09 September 2007

Women and the Image of Domesticity

A while ago, it occurred to me why single women need useless things. So it happens I had a roommate in Michigan who housed furniture but seldom used what she bought. The week before she moved out of our apartment, her lover installed a dining room set for her. Because I lived with her, I knew her latest acquisition was for show. After all, she rarely ate in the apartment.

That's when I understood what was involved in her choices: the image of domesticity. I don't mean to single her out, because I think it's true of most women on the market for marriage. We've grown up with images of weddings and expectations of family living, and, more importantly, we've talked about these issues in terms of patriarchy, the power derived from our fertility, and so forth.

It's like this: imagine you're dating a potential prospect. What's going to make you stand out from the competition?
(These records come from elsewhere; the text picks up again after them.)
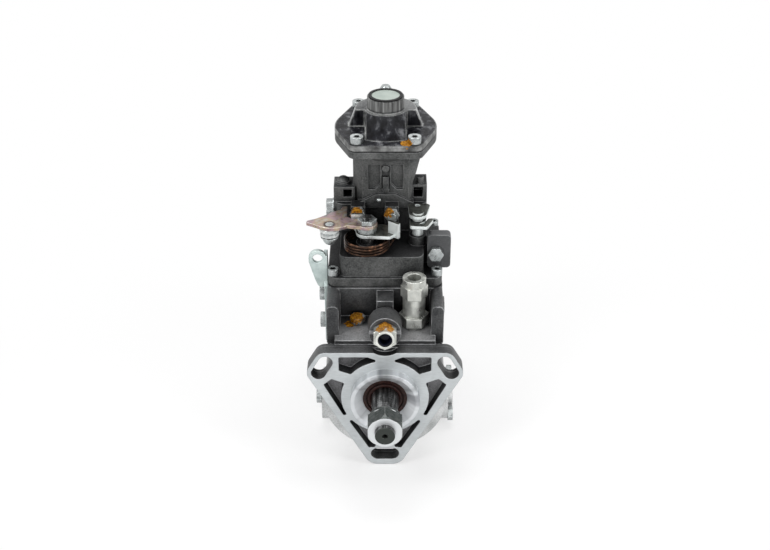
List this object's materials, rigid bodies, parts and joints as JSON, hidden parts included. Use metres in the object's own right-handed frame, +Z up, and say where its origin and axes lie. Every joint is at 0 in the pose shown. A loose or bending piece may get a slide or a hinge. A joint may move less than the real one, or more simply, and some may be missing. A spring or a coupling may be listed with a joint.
{
  "type": "diesel injection pump",
  "caption": "Rotary distributor diesel injection pump with slotted triangular flange, tapered shaft, governor levers and a boost compensator on top.",
  "frame": {"origin": "centre of the drive shaft axis at the machined face of the mounting flange", "axes": "+Z up towards the boost compensator, -Y out along the drive shaft, +X to the right seen from the drive end"},
  "size_m": [0.1128, 0.239, 0.2512],
  "materials": {
    "black_rubber": "black rubber",
    "boost_black": "glossy black coated dome",
    "bracket_zinc": "teal-grey zinc",
    "bronze": "bearing bronze",
    "cap_grey": "grey-green disc",
    "cast_alloy": "as-cast light alloy, machined faces bright",
    "dark_cast": "dark coated casting",
    "dark_steel": "phosphated steel",
    "gasket_grey": "fibre gasket",
    "head_iron": "machined iron",
    "seal_rubber": "red-brown seal rubber",
    "spring_copper": "oil-tempered wire, copper brown",
    "spring_steel": "spring wire",
    "steel": "turned steel",
    "union_silver": "pale zinc",
    "zinc_lever": "yellow and pink passivated zinc",
    "zinc_screw": "zinc plated"
  },
  "bodies": {
    "pump": {"pump_housing": "cast_alloy", "shaft_seal": "seal_rubber", "shaft_bush": "bronze", "supply_pump_ring": "steel", "supply_pump_cover": "steel", "governor_shaft": "steel", "lever_pivot_screws": "zinc_screw", "plunger_springs": "spring_steel", "timing_covers": "cast_alloy", "rubber_rings": "black_rubber", "timing_spring": "spring_steel", "distributor_head": "head_iron", "head_bolts": "zinc_screw", "head_fittings": "dark_steel", "stop_solenoid": "zinc_screw", "armature_spring": "spring_steel", "governor_cover": "cast_alloy", "cover_gasket": "gasket_grey", "socket_screws": "zinc_screw", "hex_bolts": "zinc_screw", "boost_cover": "boost_black", "boost_cap": "cap_grey", "boost_nipple": "zinc_screw", "boost_diaphragm": "black_rubber", "boost_spring": "spring_steel", "speed_stop_screws": "zinc_screw", "inlet_union": "union_silver", "return_union": "union_silver", "regulating_valve": "union_silver", "valve_spring": "spring_steel", "cable_bracket": "bracket_zinc", "support_bracket": "dark_cast", "throttle_return_spring": "spring_copper"},
    "drive_train": {"drive_shaft": "steel", "shaft_nut_and_key": "dark_steel", "supply_pump_rotor": "steel", "governor_drive_gear": "steel", "cam_plate": "steel", "distributor_plunger": "steel"},
    "governor_cage": {"governor_gear": "steel"},
    "flyweight_1": {"flyweight_1": "steel"},
    "flyweight_2": {"flyweight_2": "steel"},
    "flyweight_3": {"flyweight_3": "steel"},
    "flyweight_4": {"flyweight_4": "steel"},
    "sleeve": {"governor_sleeve": "steel"},
    "governor_linkage": {"governor_lever": "steel"},
    "spill_collar": {"spill_collar": "steel"},
    "timing_piston": {"timing_piston": "steel"},
    "roller_carrier": {"roller_ring": "steel", "rollers_and_timing_pin": "steel"},
    "throttle": {"control_shaft": "steel", "control_lever": "zinc_lever", "throttle_arm": "zinc_lever", "throttle_arm_fittings": "zinc_screw", "governor_spring": "spring_steel"},
    "stop_linkage": {"stop_lever": "zinc_lever"},
    "boost_plunger": {"boost_guide_pin": "steel", "boost_top_plate": "steel"},
    "stop_armature": {"stop_armature": "steel"},
    "valve_spool": {"valve_spool": "steel"}
  },
  "joints": [
    {"name": "drive_spin", "type": "hinge", "parent": "pump", "child": "drive_train", "pos_m": [0, 0, 0], "axis": [0, 1, 0], "continuous": true},
    {"name": "governor_spin", "type": "hinge", "parent": "pump", "child": "governor_cage", "pos_m": [0, 0, 0.0525], "axis": [0, 1, 0], "continuous": true},
    {"name": "sleeve_slide", "type": "slide", "parent": "pump", "child": "sleeve", "axis": [0, 1, 0], "range_m": [0, 0.0018]},
    {"name": "flyweight_1_swing", "type": "hinge", "parent": "governor_cage", "child": "flyweight_1", "pos_m": [0, 0.0585, 0.0677], "axis": [1, 0, 0], "range_deg": [0, 11]},
    {"name": "flyweight_2_swing", "type": "hinge", "parent": "governor_cage", "child": "flyweight_2", "pos_m": [0.0152, 0.0585, 0.0525], "axis": [0, 0, -1], "range_deg": [0, 11]},
    {"name": "flyweight_3_swing", "type": "hinge", "parent": "governor_cage", "child": "flyweight_3", "pos_m": [0, 0.0585, 0.0373], "axis": [-1, 0, 0], "range_deg": [0, 11]},
    {"name": "flyweight_4_swing", "type": "hinge", "parent": "governor_cage", "child": "flyweight_4", "pos_m": [-0.0152, 0.0585, 0.0525], "axis": [0, 0, 1], "range_deg": [0, 11]},
    {"name": "governor_lever_tilt", "type": "hinge", "parent": "pump", "child": "governor_linkage", "pos_m": [0, 0.08625, 0.024], "axis": [-1, 0, 0], "range_deg": [0, 3.63]},
    {"name": "collar_slide", "type": "slide", "parent": "pump", "child": "spill_collar", "axis": [0, -1, 0], "range_m": [0, 0.0009]},
    {"name": "timing_slide", "type": "slide", "parent": "pump", "child": "timing_piston", "axis": [1, 0, 0], "range_m": [0, 0.008], "stiffness_N_per_m": 2000, "springref_m": -0.002, "deforming": ["timing_spring"]},
    {"name": "roller_ring_turn", "type": "hinge", "parent": "pump", "child": "roller_carrier", "pos_m": [0, 0.065, 0], "axis": [0, -1, 0], "range_deg": [0, 10.6]},
    {"name": "throttle_turn", "type": "hinge", "parent": "pump", "child": "throttle", "pos_m": [-0.013, 0.06, 0.1], "axis": [0, 0, 1], "range_deg": [0, 38], "stiffness_Nm_per_rad": 0.2, "springref_deg": -17.19, "deforming": ["throttle_return_spring", "governor_spring"]},
    {"name": "stop_lever_turn", "type": "hinge", "parent": "pump", "child": "stop_linkage", "pos_m": [0.024, 0.07, 0.1], "axis": [0, 0, -1], "range_deg": [0, 30], "stiffness_Nm_per_rad": 0.1, "springref_deg": -17.19},
    {"name": "boost_slide", "type": "slide", "parent": "pump", "child": "boost_plunger", "axis": [0, 0, -1], "range_m": [0, 0.005], "stiffness_N_per_m": 3000, "springref_m": -0.002, "deforming": ["boost_spring", "boost_diaphragm"]},
    {"name": "armature_slide", "type": "slide", "parent": "pump", "child": "stop_armature", "axis": [0, 0, 1], "range_m": [0, 0.0012], "stiffness_N_per_m": 2000, "springref_m": -0.001, "deforming": ["armature_spring"]},
    {"name": "spool_slide", "type": "slide", "parent": "pump", "child": "valve_spool", "axis": [0, -0.9903, 0.1392], "range_m": [0, 0.0015], "stiffness_N_per_m": 2000, "springref_m": -0.001, "deforming": ["valve_spring"]}
  ],
  "couplings": [
    {"joint": "governor_spin", "follows": "drive_spin", "ratio": -1.3333},
    {"joint": "flyweight_1_swing", "follows": "sleeve_slide", "rad_per_m": 106.55},
    {"joint": "flyweight_2_swing", "follows": "sleeve_slide", "rad_per_m": 106.55},
    {"joint": "flyweight_3_swing", "follows": "sleeve_slide", "rad_per_m": 106.55},
    {"joint": "flyweight_4_swing", "follows": "sleeve_slide", "rad_per_m": 106.55},
    {"joint": "governor_lever_tilt", "follows": "sleeve_slide", "rad_per_m": 35.088},
    {"joint": "collar_slide", "follows": "sleeve_slide", "ratio": 0.49123},
    {"joint": "roller_ring_turn", "follows": "timing_slide", "rad_per_m": 22.988}
  ]
}
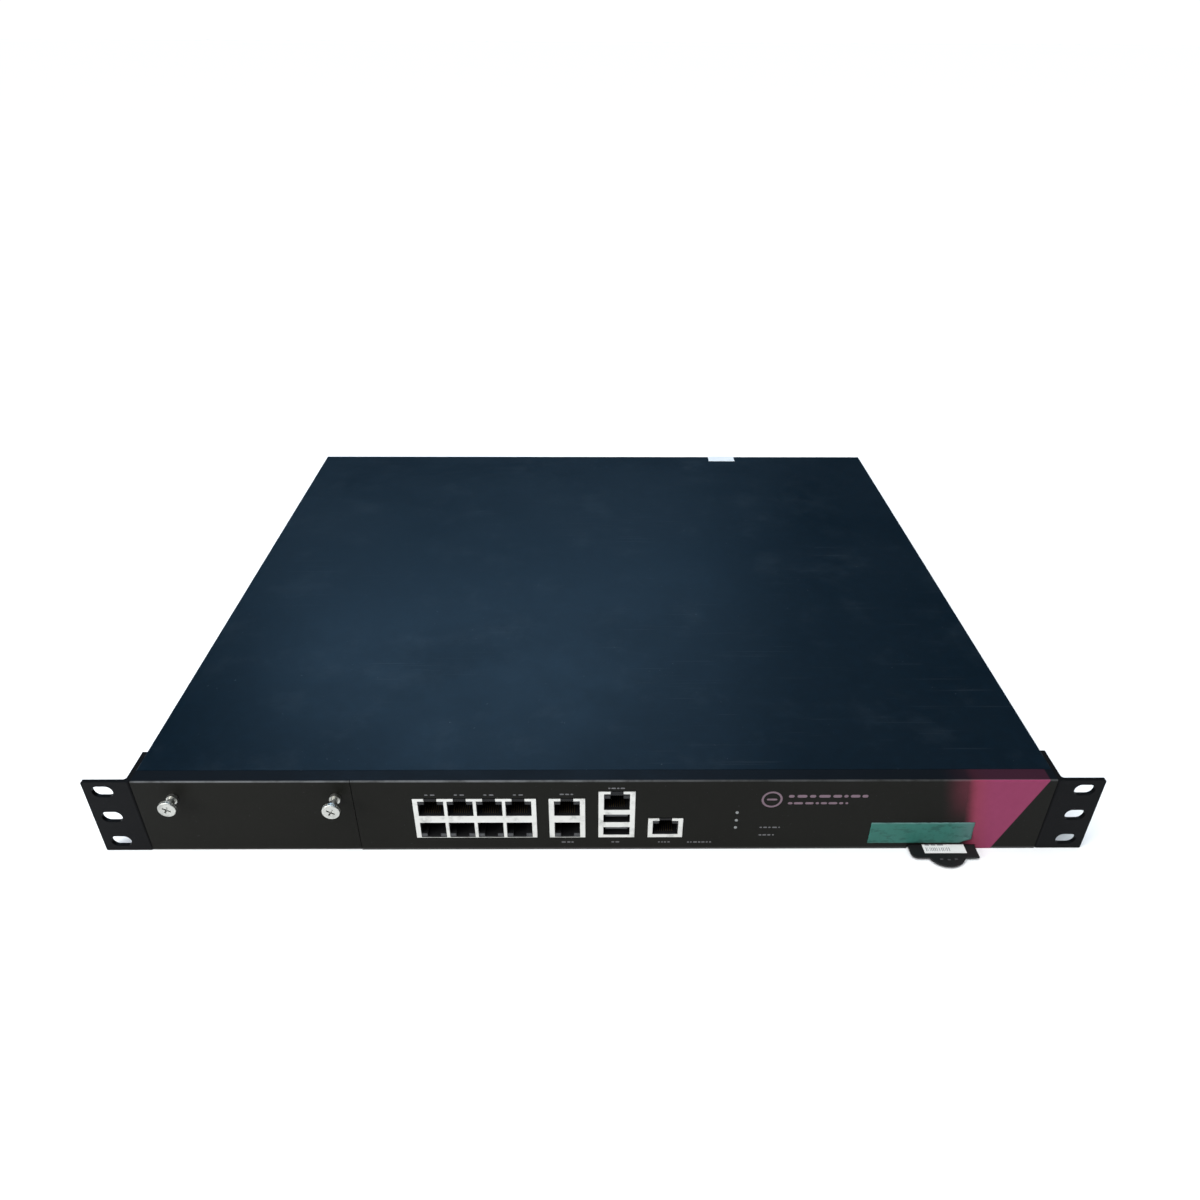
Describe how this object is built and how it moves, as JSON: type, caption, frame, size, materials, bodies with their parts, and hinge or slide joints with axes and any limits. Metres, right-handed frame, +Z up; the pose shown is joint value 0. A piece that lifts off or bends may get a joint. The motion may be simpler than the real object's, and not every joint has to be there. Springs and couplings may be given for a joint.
{
  "type": "firewall appliance",
  "caption": "Low rack-mounted network firewall with jack blocks, an expansion bay behind a blank, a pull-out tag, a sliding cover, rear fans and a mains inlet.",
  "frame": {"origin": "middle of the underside, halfway between the pull-out tag's front edge and the rear screw heads", "axes": "+X to the right seen from the front, +Y from the front to the rear, +Z up"},
  "size_m": [0.4826, 0.428, 0.0441],
  "materials": {
    "chassis_paint": "satin powder coat",
    "front_paint": "satin powder coat with a magenta band",
    "ear_paint": "satin powder coat",
    "cover_paint": "satin dark blue powder coat, lightly worn",
    "dark_screws": "black zinc",
    "zinc_screws": "zinc plated",
    "seal_film": "matt film",
    "thumbscrew_nickel": "bright nickel",
    "black_plastic": "matt",
    "jack_nickel": "bright nickel plate",
    "jack_plastic": "matt",
    "contact_gold": "gold flash",
    "tongue_plastic": "matt",
    "light_pipe": "clear moulded",
    "circuit_board": "solder mask",
    "memory_board": "solder mask",
    "tag_plastic": "fine texture",
    "label_paper": "matt",
    "tape_film": "matt tape",
    "standoff_brass": "turned",
    "chip_black": "moulded",
    "sink_aluminium": "extruded",
    "drive_case": "brushed",
    "zinc_sheet": "galvanised sheet",
    "lead_sleeve": "braided sleeve",
    "cell_steel": "polished",
    "component_black": "moulded",
    "inlet_plastic": "moulded",
    "pin_nickel": "nickel plated",
    "rocker_plastic": "moulded",
    "fan_plastic": "moulded",
    "rotor_plastic": "moulded",
    "guard_wire": "zinc-plated wire"
  },
  "bodies": {
    "enclosure": {"chassis_base": "chassis_paint", "rear_panel": "chassis_paint", "front_panel": "front_paint", "rack_ear_left": "ear_paint", "rack_ear_right": "ear_paint", "ear_screws": "dark_screws", "fan_screws": "dark_screws", "inner_screws": "zinc_screws", "slot_guides": "black_plastic", "expansion_connector": "black_plastic", "lan_jack_shield": "jack_nickel", "mgmt_jack_shield": "jack_nickel", "console_jack_shield": "jack_nickel", "single_jack_shield": "jack_nickel", "lan_jack_housing": "jack_plastic", "mgmt_jack_housing": "jack_plastic", "console_jack_housing": "jack_plastic", "single_jack_housing": "jack_plastic", "jack_contacts": "contact_gold", "usb_tongues": "tongue_plastic", "status_light_pipes": "light_pipe", "status_led_board": "circuit_board", "tag_guide": "black_plastic", "tape_label": "tape_film", "mainboard": "circuit_board", "board_standoffs": "standoff_brass", "chip_packages": "chip_black", "processor_heatsink": "sink_aluminium", "network_heatsink": "sink_aluminium", "memory_modules": "memory_board", "memory_sockets": "black_plastic", "storage_drive": "drive_case", "drive_bracket": "zinc_sheet", "drive_cable": "lead_sleeve", "coin_cell": "cell_steel", "psu_case": "zinc_sheet", "psu_lid": "zinc_sheet", "psu_circuit_board": "circuit_board", "psu_components": "component_black", "power_inlet": "inlet_plastic", "inlet_pins": "pin_nickel", "switch_frame": "inlet_plastic", "fan_frames": "fan_plastic", "fan_guards": "guard_wire", "power_harness": "lead_sleeve", "fan_leads": "lead_sleeve"},
    "cover": {"top_cover": "cover_paint", "cover_screws": "dark_screws", "seal_label": "seal_film"},
    "slot_cover": {"slot_blank": "front_paint", "thumbscrew_ferrules": "thumbscrew_nickel"},
    "screw_left": {"thumbscrew_left": "thumbscrew_nickel"},
    "screw_right": {"thumbscrew_right": "thumbscrew_nickel"},
    "tag": {"pull_tag": "tag_plastic", "tag_label": "label_paper"},
    "rocker": {"switch_rocker": "rocker_plastic"},
    "fan_1": {"fan_rotor_1": "rotor_plastic"},
    "fan_2": {"fan_rotor_2": "rotor_plastic"},
    "fan_3": {"fan_rotor_3": "rotor_plastic"},
    "psu_fan": {"psu_fan_rotor": "rotor_plastic"}
  },
  "joints": [
    {"name": "cover_slide", "type": "slide", "parent": "enclosure", "child": "cover", "axis": [0, 1, 0], "range_m": [0, 0.3]},
    {"name": "blank_pull", "type": "slide", "parent": "enclosure", "child": "slot_cover", "axis": [0, -1, 0], "range_m": [0, 0.06]},
    {"name": "tag_slide", "type": "slide", "parent": "enclosure", "child": "tag", "axis": [0, -1, 0], "range_m": [-0.008, 0.03]},
    {"name": "rocker_press", "type": "hinge", "parent": "enclosure", "child": "rocker", "pos_m": [0.17, 0.2096, 0.0211], "axis": [-1, 0, 0], "range_deg": [0, 16]},
    {"name": "fan_1_spin", "type": "hinge", "parent": "enclosure", "child": "fan_1", "pos_m": [-0.132, 0.2, 0.0212], "axis": [0, 1, 0], "continuous": true},
    {"name": "fan_2_spin", "type": "hinge", "parent": "enclosure", "child": "fan_2", "pos_m": [-0.076, 0.2, 0.0212], "axis": [0, 1, 0], "continuous": true},
    {"name": "fan_3_spin", "type": "hinge", "parent": "enclosure", "child": "fan_3", "pos_m": [-0.02, 0.2, 0.0212], "axis": [0, 1, 0], "continuous": true},
    {"name": "psu_fan_spin", "type": "hinge", "parent": "enclosure", "child": "psu_fan", "pos_m": [0.14, 0.199, 0.0211], "axis": [0, 1, 0], "continuous": true},
    {"name": "screw_left_turn", "type": "hinge", "parent": "slot_cover", "child": "screw_left", "pos_m": [-0.2004, -0.207, 0.034], "axis": [0, 1, 0], "continuous": true},
    {"name": "screw_right_turn", "type": "hinge", "parent": "slot_cover", "child": "screw_right", "pos_m": [-0.1236, -0.207, 0.034], "axis": [0, 1, 0], "continuous": true}
  ]
}
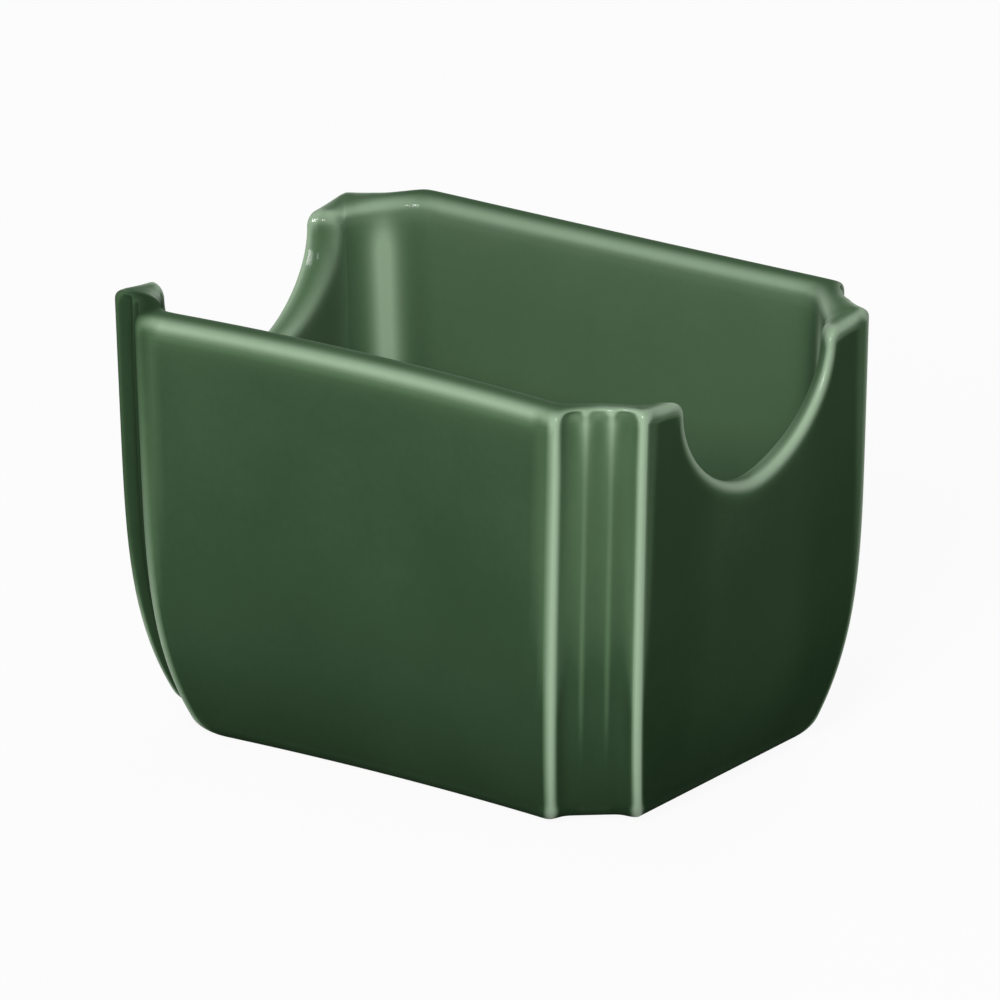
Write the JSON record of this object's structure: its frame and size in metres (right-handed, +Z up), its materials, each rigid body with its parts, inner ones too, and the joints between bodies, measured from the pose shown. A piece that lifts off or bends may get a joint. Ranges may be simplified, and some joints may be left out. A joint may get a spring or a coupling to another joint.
{
  "type": "sugar packet holder",
  "caption": "Oblong open box of green-glazed cast ceramic for sugar packets, with a curved finger notch in each end wall and fluted cut corners.",
  "frame": {"origin": "middle of the foot, on the table", "axes": "+X along the long walls to one notched end, +Y towards one long wall, +Z up out of the open top"},
  "size_m": [0.0978, 0.0744, 0.0691],
  "materials": {
    "bare_china": "matte",
    "green_glaze": "gloss"
  },
  "bodies": {
    "root": {"china_body": "bare_china", "glaze_coat": "green_glaze"}
  },
  "joints": []
}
If we believe the statistics available to us, we as a gender outnumber the men. Therefore, every woman who needs a husband to feel accepted in a society that still privileges couples (even in the corporate world, a promotion may implicitly require a ring) needs to show her lovers she's wiferly.

Don't we use terms like motherly and fatherly? So why not wiferly? What I'm suggesting by that term is that in defining our relationships with our significant others - for those wishing ceremonial betrothals - we seek to promote ourselves as the most ideal mates. Though many men today contribute more toward the household (housecleaning, babysitting, etc.) - even though, historically, we may be surprised that men have always done so - we women continue to be associated with the private sphere before anything else.

Thus, if we're creating masks to give the illusion of ourselves as wives, when do we get to be who we are? It remains my belief that only those who see us visibly and without pretension are right for us. Let's face it: If we're working this hard just to secure a symbol, what's the point when our façades crack and we're confronted with someone who suddenly realizes we're not who we pretended to be? Those behaviors are why I think adultery will always be a part of the human landscape.

Until we risk breaking our own mirrors, we'll continue in delusional states that deny us what's already ours: our selves. Why else do we cover up our blemishes with make-up, concealments, and other accessories if not so our compris(ed)ing partners associate us with health? A healthy woman, after all, is supposed to conceive strong children. If she also shows an interest in her abode, she will look after her family. Of course, there are many other stereotypes.

Therefore, unless you can recognize your actions, you have no choice but to question everything you do. If, however, we allow the image of domesticity to conceal us from our motives, we only have ourselves to blame if/when we realize we're unhappy in a union predicated on sales(wo)manship. Then again, should you follow my advice, you may end up like me: relationship(-)less for a lifetime - but free. As for me, I'm all about being an individual first.